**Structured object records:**
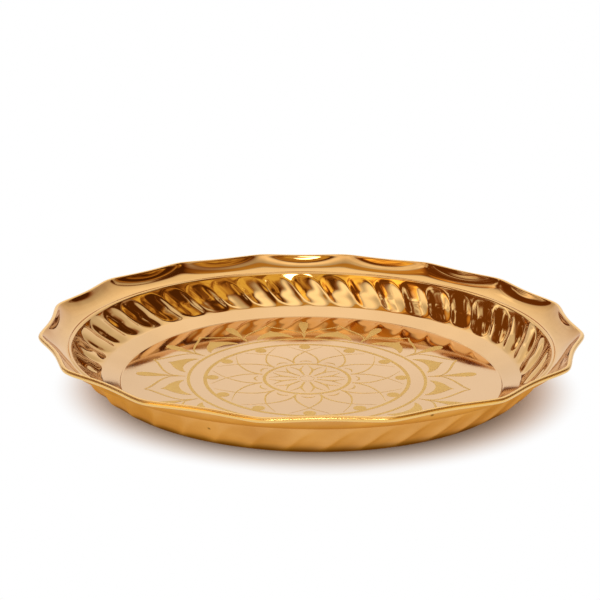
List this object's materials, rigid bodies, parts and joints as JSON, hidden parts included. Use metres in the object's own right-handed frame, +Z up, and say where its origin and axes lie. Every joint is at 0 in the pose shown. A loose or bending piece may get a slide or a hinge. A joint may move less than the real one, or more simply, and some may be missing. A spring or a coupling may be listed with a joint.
{
  "type": "thali plate",
  "caption": "Round pressed brass thali with a dished floor, a swirl-fluted wall, a beaded shoulder and a flared scalloped rim rolled over a wire.",
  "frame": {"origin": "centre of the flat patch that the plate rests on, at the surface it stands on", "axes": "+Z up out of the plate's open side, along its axis; X and Y lie in the resting plane, with the picture taken from -Y"},
  "size_m": [0.2966, 0.2966, 0.0373],
  "materials": {
    "polished_brass": "polished sheet, etched pattern on the floor",
    "brass_wire": "drawn wire"
  },
  "bodies": {
    "root": {"pressed_dish": "polished_brass", "rim_wire": "brass_wire"}
  },
  "joints": []
}
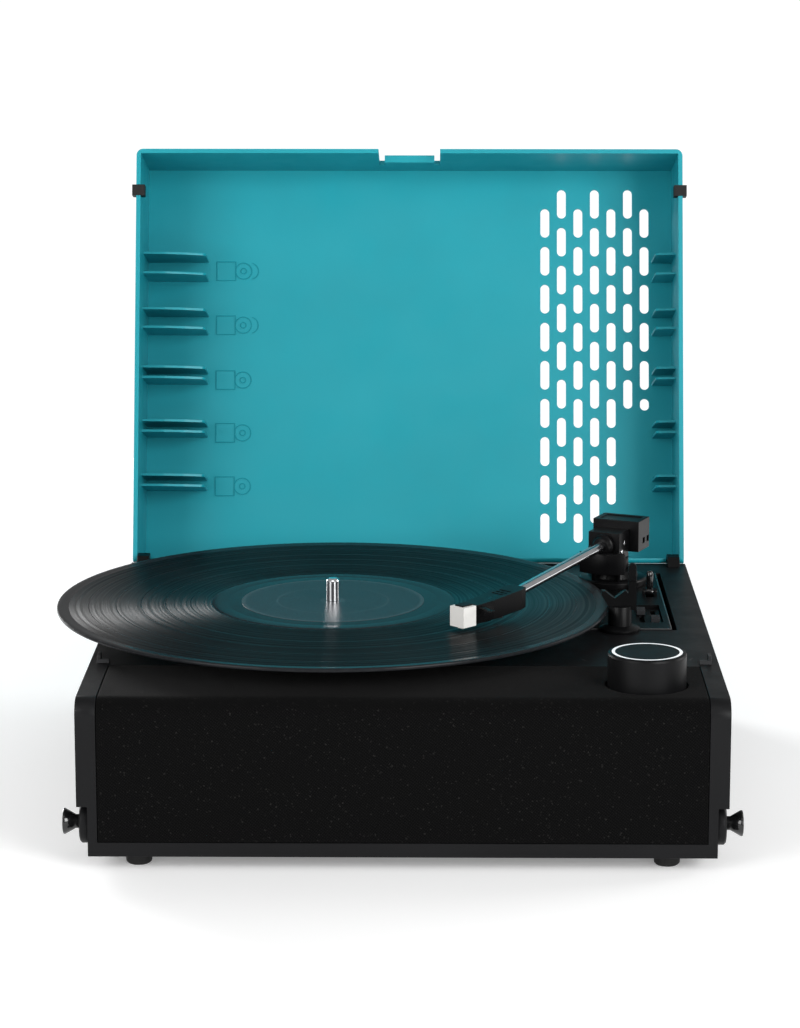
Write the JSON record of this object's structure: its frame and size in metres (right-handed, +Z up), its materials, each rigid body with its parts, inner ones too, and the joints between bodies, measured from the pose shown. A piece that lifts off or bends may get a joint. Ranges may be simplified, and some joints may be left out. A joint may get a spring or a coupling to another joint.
{
  "type": "suitcase record player",
  "caption": "Portable suitcase turntable with a hinged slotted lid, cloth-covered speaker bar, volume knob, and a turning platter and tonearm, shown open with a record.",
  "frame": {"origin": "under the middle of the whole object, lid open, on the surface it stands on", "axes": "+X to the user's right, +Y to the rear, +Z up"},
  "size_m": [0.364, 0.4403, 0.3302],
  "materials": {
    "cabinet_plastic": "fine-grained satin",
    "black_plastic": "matte",
    "chassis_plastic": "satin",
    "arm_plastic": "satin",
    "knob_plastic": "satin",
    "switch_plastic": "satin",
    "gloss_black": "gloss",
    "white_plastic": "satin",
    "lid_plastic": "fine-grained satin",
    "lid_plastic_dark": "fine-grained satin",
    "foot_rubber": "matte",
    "belt_rubber": "matte",
    "mat_rubber": "matte, ribbed",
    "cloth": "fine woven speaker cloth",
    "cone_paper": "matte",
    "vinyl": "grooved gloss",
    "label": "satin",
    "chrome": "polished",
    "tube_metal": "polished",
    "brass": "machined",
    "motor_steel": "zinc plated",
    "screw_steel": "blackened",
    "battery_wrap": "shrink wrap",
    "board": "solder mask",
    "light_ring": "lit ring"
  },
  "bodies": {
    "cabinet_body": {"cabinet": "cabinet_plastic", "bottom_cover": "black_plastic", "feet": "foot_rubber", "grille_frame": "black_plastic", "speaker_cloth": "cloth", "speaker_baskets": "motor_steel", "speaker_cones": "cone_paper", "chassis_plate": "chassis_plastic", "bearing_housing": "brass", "motor": "motor_steel", "drive_belt": "belt_rubber", "battery_pack": "battery_wrap", "main_board": "board", "volume_encoder": "motor_steel", "jack_panel": "black_plastic", "line_sockets": "brass", "small_sockets": "black_plastic", "power_inlet": "motor_steel", "tonearm_base": "arm_plastic", "arm_rest": "chassis_plastic", "switch_plate": "chassis_plastic", "strap_bosses": "cabinet_plastic", "strap_buttons": "gloss_black", "hinge_brackets": "chassis_plastic", "hinge_pins": "chrome", "deck_catches": "switch_plastic", "cabinet_screws": "screw_steel"},
    "lid_body": {"lid_shell": "lid_plastic", "lid_icons": "lid_plastic_dark", "lid_bumpers": "foot_rubber"},
    "platter_body": {"platter": "cabinet_plastic", "platter_mat": "mat_rubber", "spindle": "chrome", "record": "vinyl", "record_label": "label"},
    "pulley_body": {"motor_pulley": "brass"},
    "turret_body": {"tonearm_turret": "arm_plastic"},
    "arm_body": {"tonearm_pin": "chrome", "arm_holder": "arm_plastic", "counterweight_box": "arm_plastic", "tube_collar": "arm_plastic", "tonearm_tube": "tube_metal", "headshell": "arm_plastic", "cartridge": "black_plastic", "stylus_block": "white_plastic", "headshell_screw": "screw_steel"},
    "cue_lever_body": {"cue_lever": "gloss_black"},
    "cue_lift_body": {"cue_lift": "arm_plastic"},
    "clip_body": {"arm_clip": "chassis_plastic"},
    "knob_body": {"volume_knob": "knob_plastic", "knob_light": "light_ring"},
    "speed_body": {"speed_switch": "switch_plastic"},
    "stop_body": {"auto_stop_switch": "switch_plastic"}
  },
  "joints": [
    {"name": "lid_hinge", "type": "hinge", "parent": "cabinet_body", "child": "lid_body", "pos_m": [0.009, 0.097, 0.093], "axis": [1, 0, 0], "range_deg": [0, 93]},
    {"name": "platter_spin", "type": "hinge", "parent": "cabinet_body", "child": "platter_body", "pos_m": [-0.031, -0.056, 0.093], "axis": [0, 0, 1], "continuous": true},
    {"name": "pulley_spin", "type": "hinge", "parent": "cabinet_body", "child": "pulley_body", "pos_m": [-0.079, -0.008, 0.093], "axis": [0, 0, 1], "continuous": true},
    {"name": "tonearm_yaw", "type": "hinge", "parent": "cabinet_body", "child": "turret_body", "pos_m": [0.128, 0.043, 0.093], "axis": [0, 0, 1], "range_deg": [-12.5, 21.2]},
    {"name": "tonearm_pitch", "type": "hinge", "parent": "turret_body", "child": "arm_body", "pos_m": [0.12558, 0.03751, 0.116], "axis": [-0.915, 0.4035, 0], "range_deg": [0, 5]},
    {"name": "cue_lever_tilt", "type": "hinge", "parent": "cabinet_body", "child": "cue_lever_body", "pos_m": [0.1475, 0.013, 0.0924], "axis": [1, 0, 0], "range_deg": [0, 50]},
    {"name": "cue_lift_rise", "type": "slide", "parent": "cabinet_body", "child": "cue_lift_body", "axis": [0, 0, 1], "range_m": [0, 0.0014]},
    {"name": "arm_clip_swing", "type": "hinge", "parent": "cabinet_body", "child": "clip_body", "pos_m": [0.1325, -0.07, 0.115], "axis": [0, 1, 0], "range_deg": [-90, 0]},
    {"name": "volume_turn", "type": "hinge", "parent": "cabinet_body", "child": "knob_body", "pos_m": [0.1335, -0.1855, 0.1], "axis": [0, 0, -1], "range_deg": [0, 300]},
    {"name": "speed_slide", "type": "slide", "parent": "cabinet_body", "child": "speed_body", "axis": [0, 1, 0], "range_m": [-0.004, 0.004]},
    {"name": "auto_stop_slide", "type": "slide", "parent": "cabinet_body", "child": "stop_body", "axis": [0, 1, 0], "range_m": [0, 0.005]}
  ],
  "couplings": [
    {"joint": "pulley_spin", "follows": "platter_spin", "ratio": 7.9173},
    {"joint": "tonearm_pitch", "follows": "cue_lift_rise", "rad_per_m": 62.3},
    {"joint": "cue_lever_tilt", "follows": "cue_lift_rise", "rad_per_m": 623.3}
  ]
}
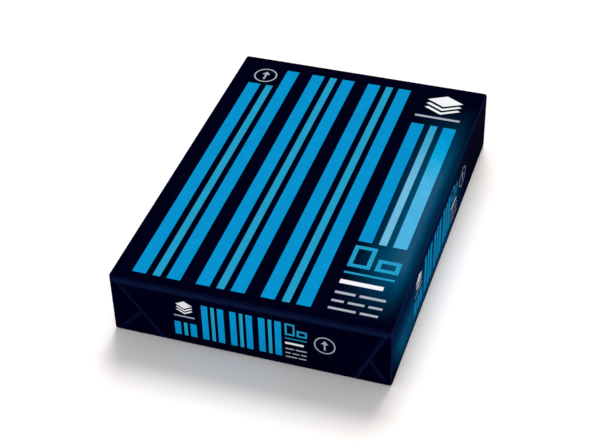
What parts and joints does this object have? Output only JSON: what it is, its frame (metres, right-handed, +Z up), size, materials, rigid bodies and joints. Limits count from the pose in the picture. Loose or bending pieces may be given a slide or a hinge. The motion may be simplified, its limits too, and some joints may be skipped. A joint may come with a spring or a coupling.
{
  "type": "ream of paper",
  "caption": "Sealed ream of A4 copy paper lying flat: an oblong pack in a printed paper wrapper with folded end flaps and plain blue stripes.",
  "frame": {"origin": "middle of the underside of the pack, as it lies flat", "axes": "+X across the sheets' short side, +Y along their long side away from the end that the print reads from, +Z up through the stack of sheets"},
  "size_m": [0.211, 0.299, 0.052],
  "materials": {
    "printed_wrapper": "satin coated wrapping paper, printed near-black navy all over with plain cyan stripes"
  },
  "bodies": {
    "root": {"wrapped_ream": "printed_wrapper"}
  },
  "joints": []
}
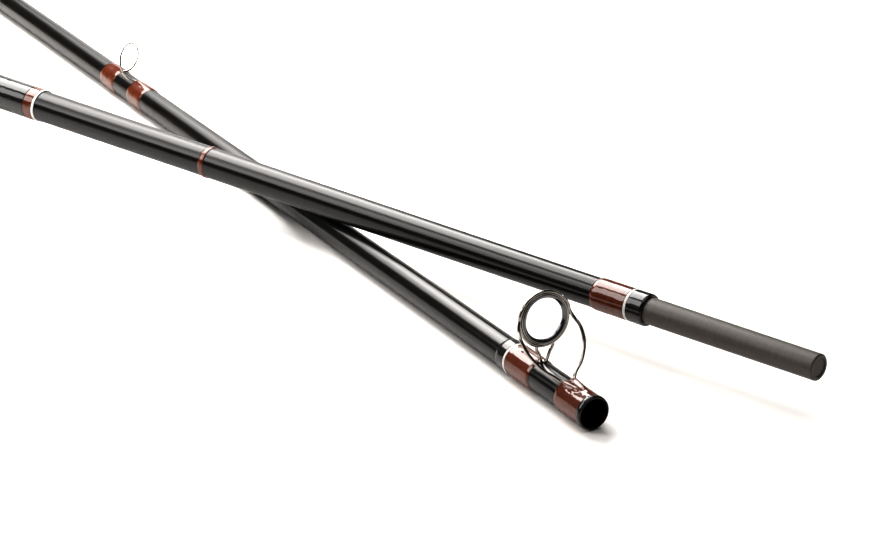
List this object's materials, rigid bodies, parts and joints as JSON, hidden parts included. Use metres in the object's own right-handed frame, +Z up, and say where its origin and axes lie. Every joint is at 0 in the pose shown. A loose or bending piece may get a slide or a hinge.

**The problem:**
Output all of the data again, exactly.

**Response to this exercise:**
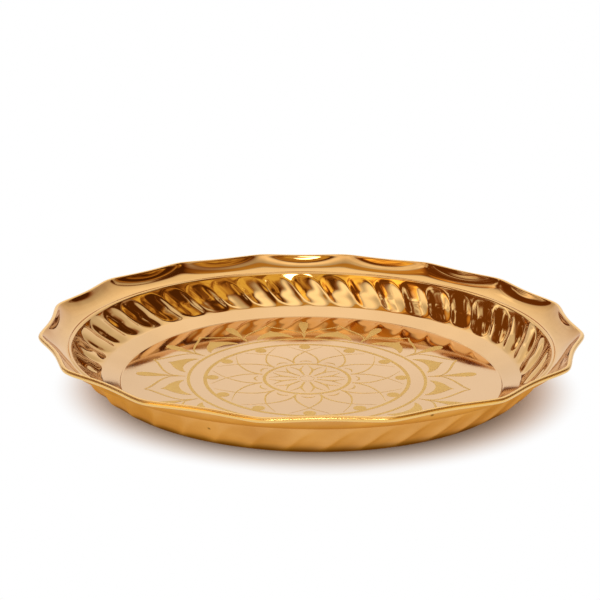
List this object's materials, rigid bodies, parts and joints as JSON, hidden parts included. Use metres in the object's own right-handed frame, +Z up, and say where its origin and axes lie. Every joint is at 0 in the pose shown. A loose or bending piece may get a slide or a hinge. A joint may move less than the real one, or more simply, and some may be missing. A spring or a coupling may be listed with a joint.
{
  "type": "thali plate",
  "caption": "Round pressed brass thali with a dished floor, a swirl-fluted wall, a beaded shoulder and a flared scalloped rim rolled over a wire.",
  "frame": {"origin": "centre of the flat patch that the plate rests on, at the surface it stands on", "axes": "+Z up out of the plate's open side, along its axis; X and Y lie in the resting plane, with the picture taken from -Y"},
  "size_m": [0.2966, 0.2966, 0.0373],
  "materials": {
    "polished_brass": "polished sheet, etched pattern on the floor",
    "brass_wire": "drawn wire"
  },
  "bodies": {
    "root": {"pressed_dish": "polished_brass", "rim_wire": "brass_wire"}
  },
  "joints": []
}
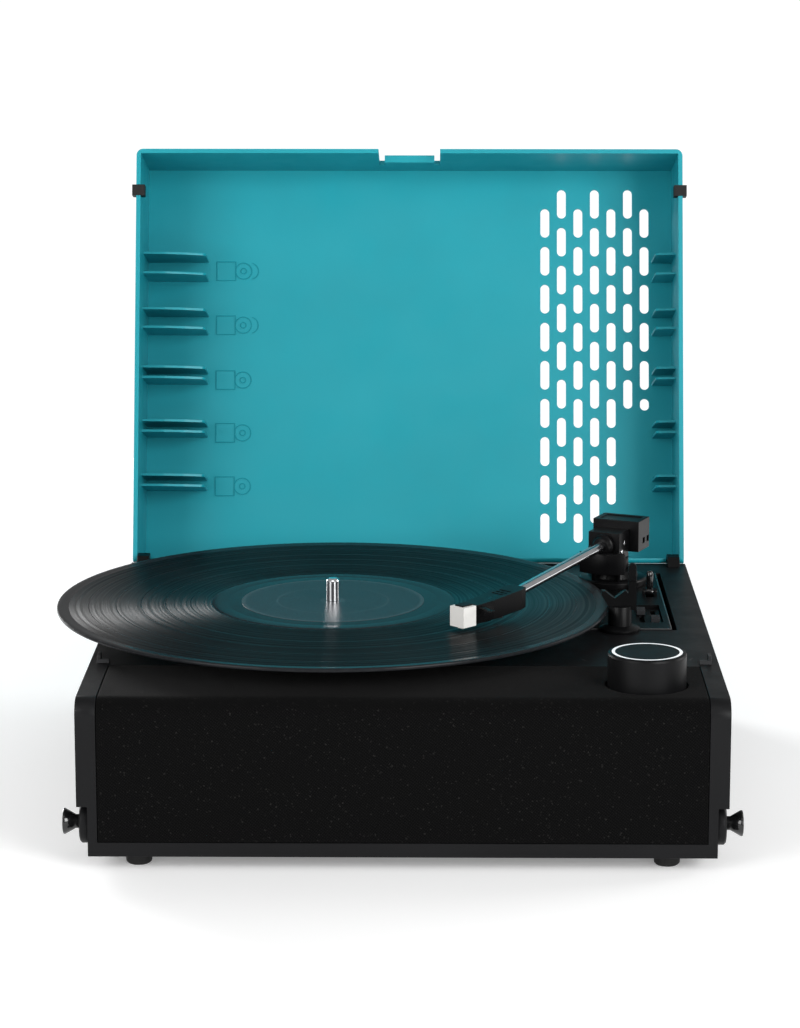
Write the JSON record of this object's structure: its frame and size in metres (right-handed, +Z up), its materials, each rigid body with its parts, inner ones too, and the joints between bodies, measured from the pose shown. A piece that lifts off or bends may get a joint. Ranges may be simplified, and some joints may be left out. A joint may get a spring or a coupling to another joint.
{
  "type": "suitcase record player",
  "caption": "Portable suitcase turntable with a hinged slotted lid, cloth-covered speaker bar, volume knob, and a turning platter and tonearm, shown open with a record.",
  "frame": {"origin": "under the middle of the whole object, lid open, on the surface it stands on", "axes": "+X to the user's right, +Y to the rear, +Z up"},
  "size_m": [0.364, 0.4403, 0.3302],
  "materials": {
    "cabinet_plastic": "fine-grained satin",
    "black_plastic": "matte",
    "chassis_plastic": "satin",
    "arm_plastic": "satin",
    "knob_plastic": "satin",
    "switch_plastic": "satin",
    "gloss_black": "gloss",
    "white_plastic": "satin",
    "lid_plastic": "fine-grained satin",
    "lid_plastic_dark": "fine-grained satin",
    "foot_rubber": "matte",
    "belt_rubber": "matte",
    "mat_rubber": "matte, ribbed",
    "cloth": "fine woven speaker cloth",
    "cone_paper": "matte",
    "vinyl": "grooved gloss",
    "label": "satin",
    "chrome": "polished",
    "tube_metal": "polished",
    "brass": "machined",
    "motor_steel": "zinc plated",
    "screw_steel": "blackened",
    "battery_wrap": "shrink wrap",
    "board": "solder mask",
    "light_ring": "lit ring"
  },
  "bodies": {
    "cabinet_body": {"cabinet": "cabinet_plastic", "bottom_cover": "black_plastic", "feet": "foot_rubber", "grille_frame": "black_plastic", "speaker_cloth": "cloth", "speaker_baskets": "motor_steel", "speaker_cones": "cone_paper", "chassis_plate": "chassis_plastic", "bearing_housing": "brass", "motor": "motor_steel", "drive_belt": "belt_rubber", "battery_pack": "battery_wrap", "main_board": "board", "volume_encoder": "motor_steel", "jack_panel": "black_plastic", "line_sockets": "brass", "small_sockets": "black_plastic", "power_inlet": "motor_steel", "tonearm_base": "arm_plastic", "arm_rest": "chassis_plastic", "switch_plate": "chassis_plastic", "strap_bosses": "cabinet_plastic", "strap_buttons": "gloss_black", "hinge_brackets": "chassis_plastic", "hinge_pins": "chrome", "deck_catches": "switch_plastic", "cabinet_screws": "screw_steel"},
    "lid_body": {"lid_shell": "lid_plastic", "lid_icons": "lid_plastic_dark", "lid_bumpers": "foot_rubber"},
    "platter_body": {"platter": "cabinet_plastic", "platter_mat": "mat_rubber", "spindle": "chrome", "record": "vinyl", "record_label": "label"},
    "pulley_body": {"motor_pulley": "brass"},
    "turret_body": {"tonearm_turret": "arm_plastic"},
    "arm_body": {"tonearm_pin": "chrome", "arm_holder": "arm_plastic", "counterweight_box": "arm_plastic", "tube_collar": "arm_plastic", "tonearm_tube": "tube_metal", "headshell": "arm_plastic", "cartridge": "black_plastic", "stylus_block": "white_plastic", "headshell_screw": "screw_steel"},
    "cue_lever_body": {"cue_lever": "gloss_black"},
    "cue_lift_body": {"cue_lift": "arm_plastic"},
    "clip_body": {"arm_clip": "chassis_plastic"},
    "knob_body": {"volume_knob": "knob_plastic", "knob_light": "light_ring"},
    "speed_body": {"speed_switch": "switch_plastic"},
    "stop_body": {"auto_stop_switch": "switch_plastic"}
  },
  "joints": [
    {"name": "lid_hinge", "type": "hinge", "parent": "cabinet_body", "child": "lid_body", "pos_m": [0.009, 0.097, 0.093], "axis": [1, 0, 0], "range_deg": [0, 93]},
    {"name": "platter_spin", "type": "hinge", "parent": "cabinet_body", "child": "platter_body", "pos_m": [-0.031, -0.056, 0.093], "axis": [0, 0, 1], "continuous": true},
    {"name": "pulley_spin", "type": "hinge", "parent": "cabinet_body", "child": "pulley_body", "pos_m": [-0.079, -0.008, 0.093], "axis": [0, 0, 1], "continuous": true},
    {"name": "tonearm_yaw", "type": "hinge", "parent": "cabinet_body", "child": "turret_body", "pos_m": [0.128, 0.043, 0.093], "axis": [0, 0, 1], "range_deg": [-12.5, 21.2]},
    {"name": "tonearm_pitch", "type": "hinge", "parent": "turret_body", "child": "arm_body", "pos_m": [0.12558, 0.03751, 0.116], "axis": [-0.915, 0.4035, 0], "range_deg": [0, 5]},
    {"name": "cue_lever_tilt", "type": "hinge", "parent": "cabinet_body", "child": "cue_lever_body", "pos_m": [0.1475, 0.013, 0.0924], "axis": [1, 0, 0], "range_deg": [0, 50]},
    {"name": "cue_lift_rise", "type": "slide", "parent": "cabinet_body", "child": "cue_lift_body", "axis": [0, 0, 1], "range_m": [0, 0.0014]},
    {"name": "arm_clip_swing", "type": "hinge", "parent": "cabinet_body", "child": "clip_body", "pos_m": [0.1325, -0.07, 0.115], "axis": [0, 1, 0], "range_deg": [-90, 0]},
    {"name": "volume_turn", "type": "hinge", "parent": "cabinet_body", "child": "knob_body", "pos_m": [0.1335, -0.1855, 0.1], "axis": [0, 0, -1], "range_deg": [0, 300]},
    {"name": "speed_slide", "type": "slide", "parent": "cabinet_body", "child": "speed_body", "axis": [0, 1, 0], "range_m": [-0.004, 0.004]},
    {"name": "auto_stop_slide", "type": "slide", "parent": "cabinet_body", "child": "stop_body", "axis": [0, 1, 0], "range_m": [0, 0.005]}
  ],
  "couplings": [
    {"joint": "pulley_spin", "follows": "platter_spin", "ratio": 7.9173},
    {"joint": "tonearm_pitch", "follows": "cue_lift_rise", "rad_per_m": 62.3},
    {"joint": "cue_lever_tilt", "follows": "cue_lift_rise", "rad_per_m": 623.3}
  ]
}
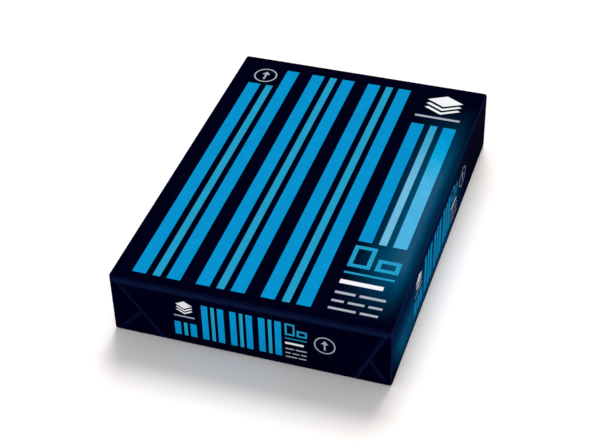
What parts and joints does this object have? Output only JSON: what it is, its frame (metres, right-handed, +Z up), size, materials, rigid bodies and joints. Limits count from the pose in the picture. Loose or bending pieces may be given a slide or a hinge. The motion may be simplified, its limits too, and some joints may be skipped. A joint may come with a spring or a coupling.
{
  "type": "ream of paper",
  "caption": "Sealed ream of A4 copy paper lying flat: an oblong pack in a printed paper wrapper with folded end flaps and plain blue stripes.",
  "frame": {"origin": "middle of the underside of the pack, as it lies flat", "axes": "+X across the sheets' short side, +Y along their long side away from the end that the print reads from, +Z up through the stack of sheets"},
  "size_m": [0.211, 0.299, 0.052],
  "materials": {
    "printed_wrapper": "satin coated wrapping paper, printed near-black navy all over with plain cyan stripes"
  },
  "bodies": {
    "root": {"wrapped_ream": "printed_wrapper"}
  },
  "joints": []
}
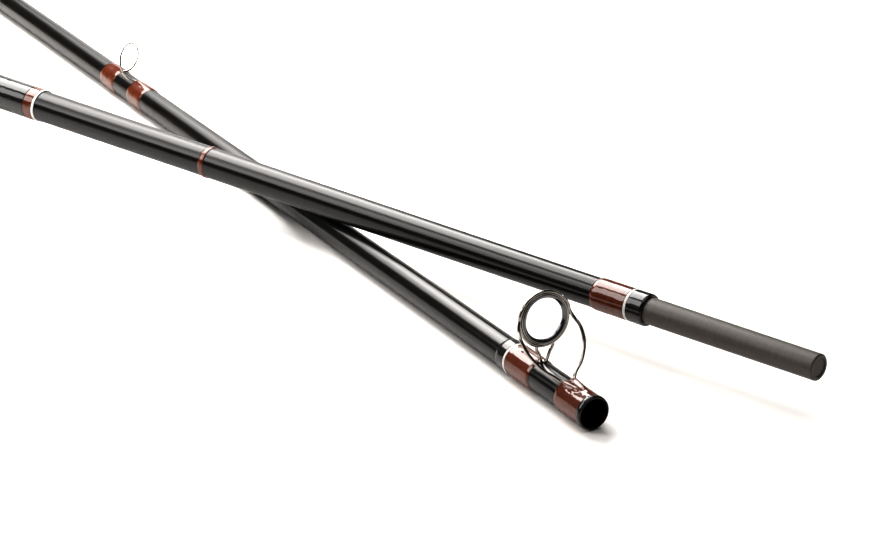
List this object's materials, rigid bodies, parts and joints as JSON, hidden parts included. Use metres in the object's own right-handed frame, +Z up, and say where its origin and axes lie. Every joint is at 0 in the pose shown. A loose or bending piece may get a slide or a hinge.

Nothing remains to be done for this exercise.